Le gouvernement avait justifié ce retournement par les risques pour la vie privée et parce que les solutions envisagées étaient trop facilement contournables. « Boris Johnson (parti conservateur) pensait que ce n’était pas une mesure très populaire avant une élection », regrette Iain Corby, le directeur exécutif de l’Avpa qui fédère les fournisseurs de solutions de vérification d’âge, dans un entretien à l’AFP. « Depuis, les créateurs de ces technologies se sont diversifiés vers d’autres secteurs », explique-t-il. Ils ont notamment trouvé une utilité à leurs systèmes sur des marchés plus petits comme les sites de vente d’alcool, de tabac ou de jeux d’argent.

Des parlementaires britanniques tentent également de réintégrer la vérification d’âge sur les sites pornographiques dans la nouvelle loi sur la sécurité en ligne, mais celle-ci n’aura « probablement pas d’effet concret avant 2025 », estime M. Corby. Les espoirs de l’industrie reposent donc sur l’Union européenne, et notamment sur la directive sur les services audiovisuels (AVMSD), révisée en 2018, qui prévoit que les plateformes de vidéos à la demande empêchent réellement les mineurs d’accéder à des contenus potentiellement néfastes pour eux.

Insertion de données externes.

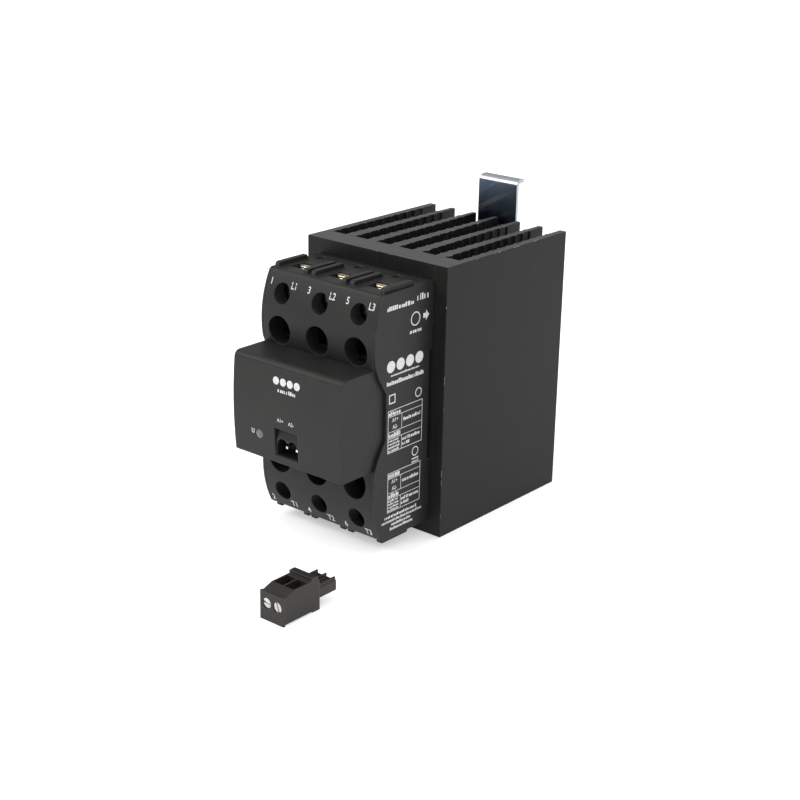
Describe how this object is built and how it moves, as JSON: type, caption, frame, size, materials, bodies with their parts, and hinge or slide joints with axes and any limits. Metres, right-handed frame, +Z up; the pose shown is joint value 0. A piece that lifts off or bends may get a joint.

En septembre, la Commission européenne a rappelé à l’ordre les Etats membres qui n’avaient pas transposé cette directive dans le temps imparti, dont Chypre, où plusieurs plateformes pornographiques comme Pornhub ont élu domicile.

Une vérification de l’âge sur 30% des sites

Pour vérifier l’âge d’un internaute sans lui demander son identité complète, il n’existe « pas de solution miracle », considère la Cnil, le gendarme français des données personnelles. Soit des documents d’identité sont requis et analysés par un tiers de confiance, qui ne transmet au site demandeur que l’âge de l’internaute, soit il faut passer par une estimation de l’âge. Dans tous les cas, « c’est une grosse friction. Tant que ce n’est pas généralisé par la loi, ceux qui le mettent en place se privent d’une importante partie de leur trafic », explique à l’AFP Nils Lataillade, cofondateur de The Poken Company, qui utilise la solution technologique Yoti pour son application de contenus pour adultes.

Yoti, qui revendique 500 millions de vérifications à ce jour, estime l’âge à partir d’une photo de l’utilisateur, avec une précision de 1,5 an (selon l’entreprise), et garde en mémoire cette information pour la réutiliser sur d’autres sites. Cette réutilisation est d’ailleurs essentielle pour éviter que l’utilisateur ne doive sans cesse recommencer la vérification. Ainsi le consortium EUConsent, né d’un appel d’offres de la Commission européenne, vise à rendre interopérables les différents acteurs afin qu’ils puissent s’échanger les vérifications déjà effectuées. En test à partir de février 2022, le dispositif sera prêt à l’été, promet Iain Corby qui en est l’un des promoteurs.

« Les entreprises devront alors s’accorder sur la manière dont elles veulent être rémunérées pour avoir effectué la vérification. Nous créons un marché ouvert et compétitif », estimé selon l’Avpa à 4 milliards d’euros dans l’Union européenne d’ici cinq à sept ans. « Une hypothèse qui n’est peut-être pas immédiatement évidente est que 30% des sites devront d’une manière ou d’une autre vérifier l’âge » de leurs visiteurs, estime l’association, qui compte notamment sur les acteurs publicitaires, dont Google et Facebook. Selon le règlement européen RGPD, entré en application en 2018, le recueil d’un consentement valide n’est en effet valide qu’au dessus d’un seuil d’âge fixé selon les pays entre 13 et 16 ans. Un aspect juridique largement ignoré pour le moment, faute de pouvoir les identifier.